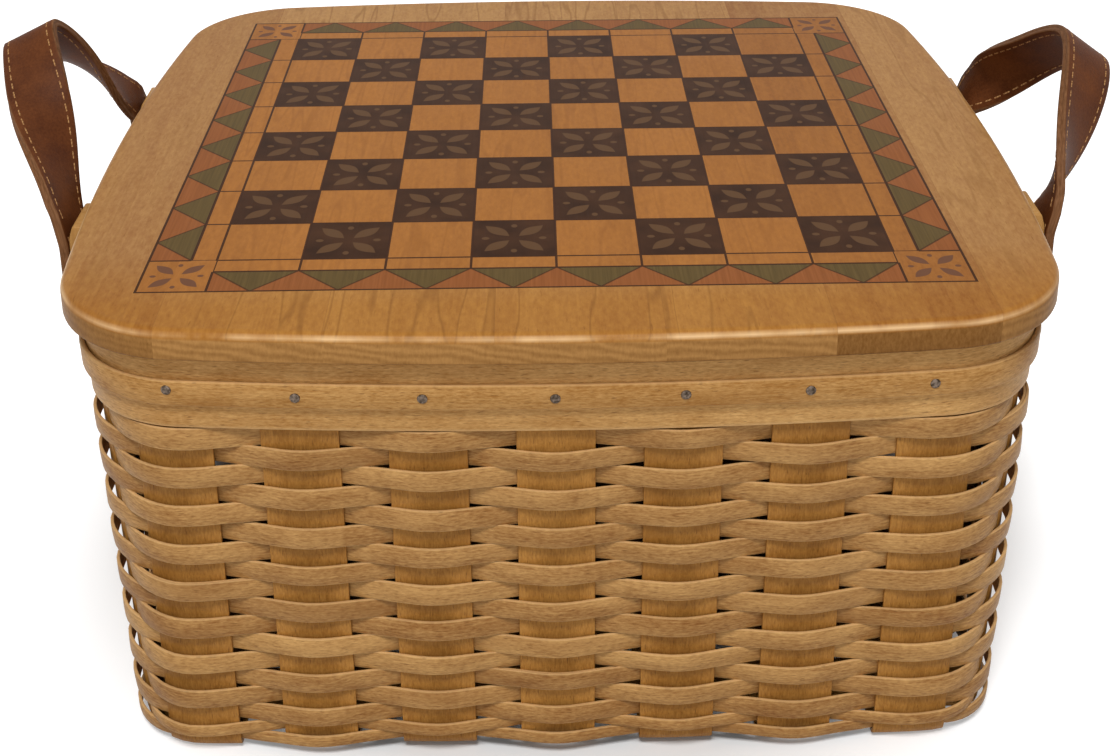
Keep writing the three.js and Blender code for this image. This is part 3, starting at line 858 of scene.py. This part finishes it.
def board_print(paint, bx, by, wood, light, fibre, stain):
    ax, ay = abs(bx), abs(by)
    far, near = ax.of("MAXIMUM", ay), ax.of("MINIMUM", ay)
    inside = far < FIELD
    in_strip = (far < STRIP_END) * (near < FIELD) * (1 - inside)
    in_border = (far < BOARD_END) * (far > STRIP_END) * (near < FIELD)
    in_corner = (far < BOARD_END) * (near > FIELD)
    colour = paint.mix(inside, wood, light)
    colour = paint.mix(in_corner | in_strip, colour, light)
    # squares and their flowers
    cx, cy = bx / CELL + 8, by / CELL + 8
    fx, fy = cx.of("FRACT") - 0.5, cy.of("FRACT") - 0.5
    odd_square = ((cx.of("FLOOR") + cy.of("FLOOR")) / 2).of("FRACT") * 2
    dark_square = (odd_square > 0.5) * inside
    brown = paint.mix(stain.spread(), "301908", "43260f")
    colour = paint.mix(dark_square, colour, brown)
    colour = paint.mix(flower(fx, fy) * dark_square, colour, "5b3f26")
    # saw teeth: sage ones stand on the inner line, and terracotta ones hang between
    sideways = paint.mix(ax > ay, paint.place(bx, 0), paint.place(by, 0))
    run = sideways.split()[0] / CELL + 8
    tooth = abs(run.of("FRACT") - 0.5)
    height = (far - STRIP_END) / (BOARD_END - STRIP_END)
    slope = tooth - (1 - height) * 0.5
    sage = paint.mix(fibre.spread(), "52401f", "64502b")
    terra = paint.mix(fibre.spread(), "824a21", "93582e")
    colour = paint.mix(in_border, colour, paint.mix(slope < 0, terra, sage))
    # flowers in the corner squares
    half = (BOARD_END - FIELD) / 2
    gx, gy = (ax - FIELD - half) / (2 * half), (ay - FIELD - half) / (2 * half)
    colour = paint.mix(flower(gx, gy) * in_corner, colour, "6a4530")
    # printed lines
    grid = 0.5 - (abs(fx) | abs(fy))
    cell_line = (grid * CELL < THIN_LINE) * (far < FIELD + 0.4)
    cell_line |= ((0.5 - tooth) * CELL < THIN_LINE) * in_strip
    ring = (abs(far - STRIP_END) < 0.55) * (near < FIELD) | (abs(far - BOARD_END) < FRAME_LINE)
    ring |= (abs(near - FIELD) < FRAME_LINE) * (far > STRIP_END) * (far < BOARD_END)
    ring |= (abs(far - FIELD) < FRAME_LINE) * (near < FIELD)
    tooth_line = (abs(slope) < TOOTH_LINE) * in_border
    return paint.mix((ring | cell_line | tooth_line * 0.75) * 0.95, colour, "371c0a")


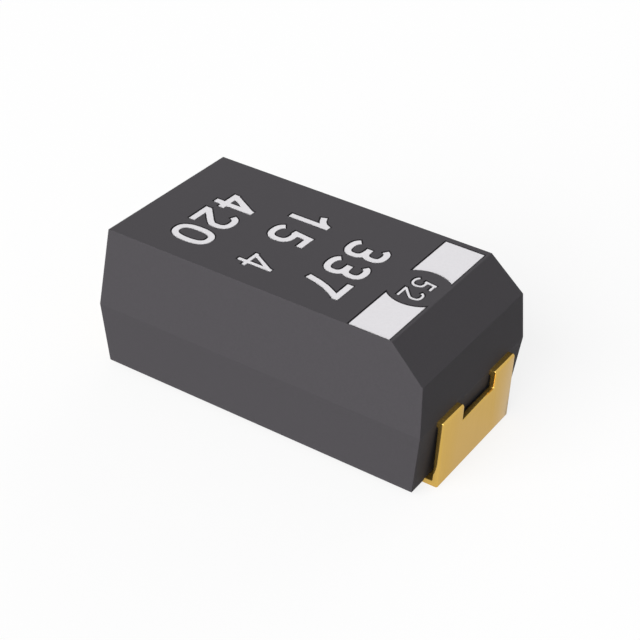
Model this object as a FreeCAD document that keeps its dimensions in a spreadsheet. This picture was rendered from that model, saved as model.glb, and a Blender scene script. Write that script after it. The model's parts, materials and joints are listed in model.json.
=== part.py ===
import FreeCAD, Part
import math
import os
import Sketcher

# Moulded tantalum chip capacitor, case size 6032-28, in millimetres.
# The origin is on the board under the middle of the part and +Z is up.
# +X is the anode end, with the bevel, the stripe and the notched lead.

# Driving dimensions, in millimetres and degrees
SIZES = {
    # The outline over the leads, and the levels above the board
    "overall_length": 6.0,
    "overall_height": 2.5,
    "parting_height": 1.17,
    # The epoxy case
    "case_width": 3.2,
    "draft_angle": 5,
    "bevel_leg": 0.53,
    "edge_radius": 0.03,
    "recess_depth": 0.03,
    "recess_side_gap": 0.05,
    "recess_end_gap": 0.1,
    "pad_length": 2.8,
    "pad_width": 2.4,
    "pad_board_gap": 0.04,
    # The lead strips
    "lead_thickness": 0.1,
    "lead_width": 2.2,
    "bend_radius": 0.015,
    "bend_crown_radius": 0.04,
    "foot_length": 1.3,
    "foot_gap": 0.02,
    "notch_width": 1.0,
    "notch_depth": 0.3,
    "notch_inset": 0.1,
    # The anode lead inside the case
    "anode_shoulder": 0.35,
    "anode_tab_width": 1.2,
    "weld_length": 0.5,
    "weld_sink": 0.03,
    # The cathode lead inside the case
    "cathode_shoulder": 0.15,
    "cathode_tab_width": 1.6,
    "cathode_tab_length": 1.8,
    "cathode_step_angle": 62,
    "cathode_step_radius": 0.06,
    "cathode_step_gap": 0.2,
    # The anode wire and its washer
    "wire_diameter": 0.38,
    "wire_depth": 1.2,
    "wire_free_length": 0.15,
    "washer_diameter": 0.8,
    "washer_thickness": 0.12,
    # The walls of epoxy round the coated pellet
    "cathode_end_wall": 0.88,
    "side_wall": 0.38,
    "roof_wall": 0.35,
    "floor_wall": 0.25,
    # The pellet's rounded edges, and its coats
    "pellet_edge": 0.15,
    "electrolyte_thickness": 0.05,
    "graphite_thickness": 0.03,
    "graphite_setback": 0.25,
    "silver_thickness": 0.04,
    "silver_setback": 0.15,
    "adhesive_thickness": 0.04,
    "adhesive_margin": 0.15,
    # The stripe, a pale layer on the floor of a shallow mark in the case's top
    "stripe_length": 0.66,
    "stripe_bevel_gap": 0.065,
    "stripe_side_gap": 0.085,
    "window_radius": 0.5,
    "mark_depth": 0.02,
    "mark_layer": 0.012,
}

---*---

• Problem description
Repeat every record exactly as written, please.

• Output for this exercise
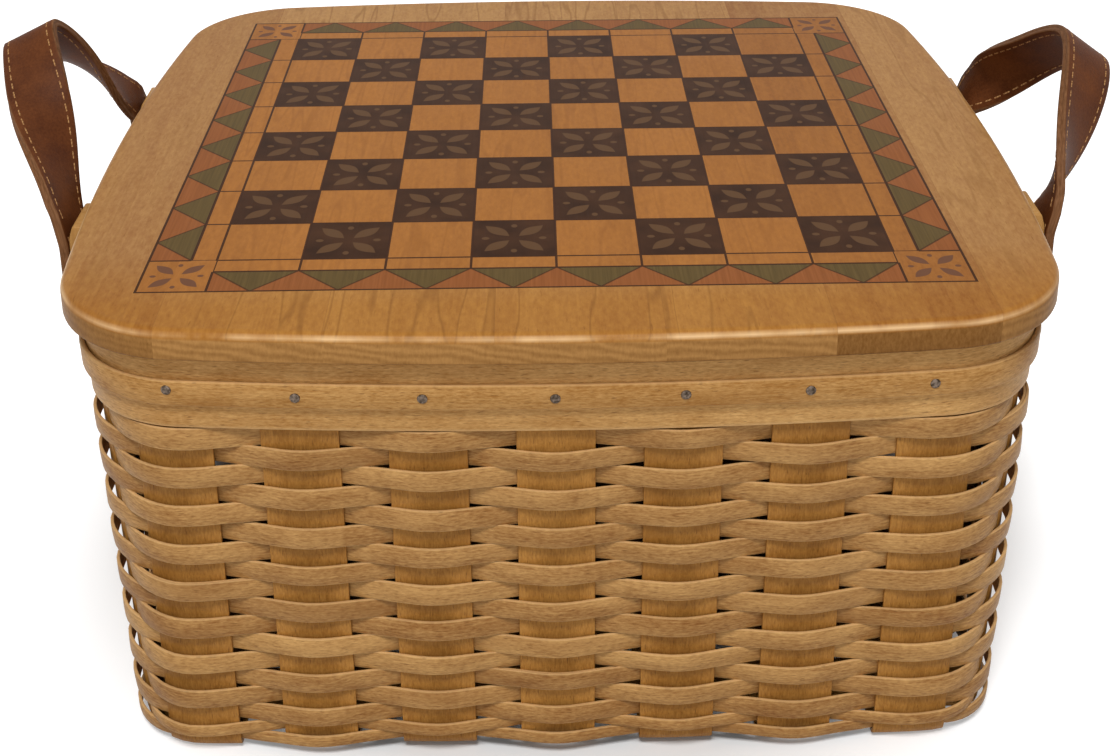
Keep writing the three.js and Blender code for this image. This is part 3, starting at line 858 of scene.py. This part finishes it.
def board_print(paint, bx, by, wood, light, fibre, stain):
    ax, ay = abs(bx), abs(by)
    far, near = ax.of("MAXIMUM", ay), ax.of("MINIMUM", ay)
    inside = far < FIELD
    in_strip = (far < STRIP_END) * (near < FIELD) * (1 - inside)
    in_border = (far < BOARD_END) * (far > STRIP_END) * (near < FIELD)
    in_corner = (far < BOARD_END) * (near > FIELD)
    colour = paint.mix(inside, wood, light)
    colour = paint.mix(in_corner | in_strip, colour, light)
    # squares and their flowers
    cx, cy = bx / CELL + 8, by / CELL + 8
    fx, fy = cx.of("FRACT") - 0.5, cy.of("FRACT") - 0.5
    odd_square = ((cx.of("FLOOR") + cy.of("FLOOR")) / 2).of("FRACT") * 2
    dark_square = (odd_square > 0.5) * inside
    brown = paint.mix(stain.spread(), "301908", "43260f")
    colour = paint.mix(dark_square, colour, brown)
    colour = paint.mix(flower(fx, fy) * dark_square, colour, "5b3f26")
    # saw teeth: sage ones stand on the inner line, and terracotta ones hang between
    sideways = paint.mix(ax > ay, paint.place(bx, 0), paint.place(by, 0))
    run = sideways.split()[0] / CELL + 8
    tooth = abs(run.of("FRACT") - 0.5)
    height = (far - STRIP_END) / (BOARD_END - STRIP_END)
    slope = tooth - (1 - height) * 0.5
    sage = paint.mix(fibre.spread(), "52401f", "64502b")
    terra = paint.mix(fibre.spread(), "824a21", "93582e")
    colour = paint.mix(in_border, colour, paint.mix(slope < 0, terra, sage))
    # flowers in the corner squares
    half = (BOARD_END - FIELD) / 2
    gx, gy = (ax - FIELD - half) / (2 * half), (ay - FIELD - half) / (2 * half)
    colour = paint.mix(flower(gx, gy) * in_corner, colour, "6a4530")
    # printed lines
    grid = 0.5 - (abs(fx) | abs(fy))
    cell_line = (grid * CELL < THIN_LINE) * (far < FIELD + 0.4)
    cell_line |= ((0.5 - tooth) * CELL < THIN_LINE) * in_strip
    ring = (abs(far - STRIP_END) < 0.55) * (near < FIELD) | (abs(far - BOARD_END) < FRAME_LINE)
    ring |= (abs(near - FIELD) < FRAME_LINE) * (far > STRIP_END) * (far < BOARD_END)
    ring |= (abs(far - FIELD) < FRAME_LINE) * (near < FIELD)
    tooth_line = (abs(slope) < TOOTH_LINE) * in_border
    return paint.mix((ring | cell_line | tooth_line * 0.75) * 0.95, colour, "371c0a")


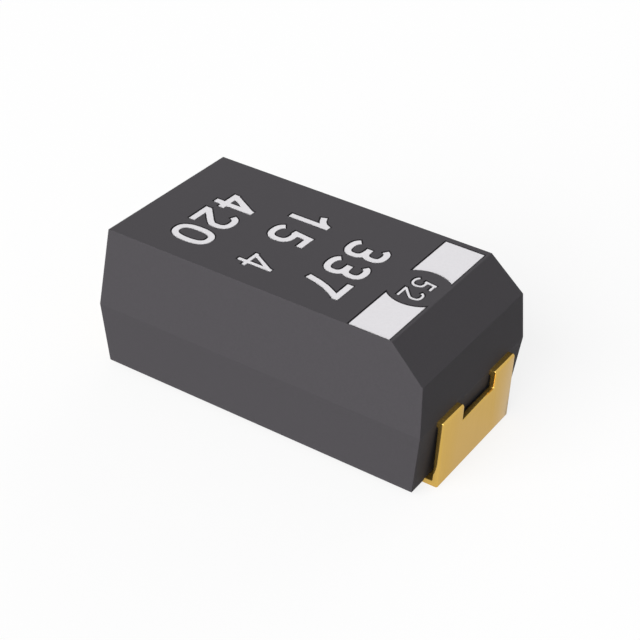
Model this object as a FreeCAD document that keeps its dimensions in a spreadsheet. This picture was rendered from that model, saved as model.glb, and a Blender scene script. Write that script after it. The model's parts, materials and joints are listed in model.json.
=== part.py ===
import FreeCAD, Part
import math
import os
import Sketcher

# Moulded tantalum chip capacitor, case size 6032-28, in millimetres.
# The origin is on the board under the middle of the part and +Z is up.
# +X is the anode end, with the bevel, the stripe and the notched lead.

# Driving dimensions, in millimetres and degrees
SIZES = {
    # The outline over the leads, and the levels above the board
    "overall_length": 6.0,
    "overall_height": 2.5,
    "parting_height": 1.17,
    # The epoxy case
    "case_width": 3.2,
    "draft_angle": 5,
    "bevel_leg": 0.53,
    "edge_radius": 0.03,
    "recess_depth": 0.03,
    "recess_side_gap": 0.05,
    "recess_end_gap": 0.1,
    "pad_length": 2.8,
    "pad_width": 2.4,
    "pad_board_gap": 0.04,
    # The lead strips
    "lead_thickness": 0.1,
    "lead_width": 2.2,
    "bend_radius": 0.015,
    "bend_crown_radius": 0.04,
    "foot_length": 1.3,
    "foot_gap": 0.02,
    "notch_width": 1.0,
    "notch_depth": 0.3,
    "notch_inset": 0.1,
    # The anode lead inside the case
    "anode_shoulder": 0.35,
    "anode_tab_width": 1.2,
    "weld_length": 0.5,
    "weld_sink": 0.03,
    # The cathode lead inside the case
    "cathode_shoulder": 0.15,
    "cathode_tab_width": 1.6,
    "cathode_tab_length": 1.8,
    "cathode_step_angle": 62,
    "cathode_step_radius": 0.06,
    "cathode_step_gap": 0.2,
    # The anode wire and its washer
    "wire_diameter": 0.38,
    "wire_depth": 1.2,
    "wire_free_length": 0.15,
    "washer_diameter": 0.8,
    "washer_thickness": 0.12,
    # The walls of epoxy round the coated pellet
    "cathode_end_wall": 0.88,
    "side_wall": 0.38,
    "roof_wall": 0.35,
    "floor_wall": 0.25,
    # The pellet's rounded edges, and its coats
    "pellet_edge": 0.15,
    "electrolyte_thickness": 0.05,
    "graphite_thickness": 0.03,
    "graphite_setback": 0.25,
    "silver_thickness": 0.04,
    "silver_setback": 0.15,
    "adhesive_thickness": 0.04,
    "adhesive_margin": 0.15,
    # The stripe, a pale layer on the floor of a shallow mark in the case's top
    "stripe_length": 0.66,
    "stripe_bevel_gap": 0.065,
    "stripe_side_gap": 0.085,
    "window_radius": 0.5,
    "mark_depth": 0.02,
    "mark_layer": 0.012,
}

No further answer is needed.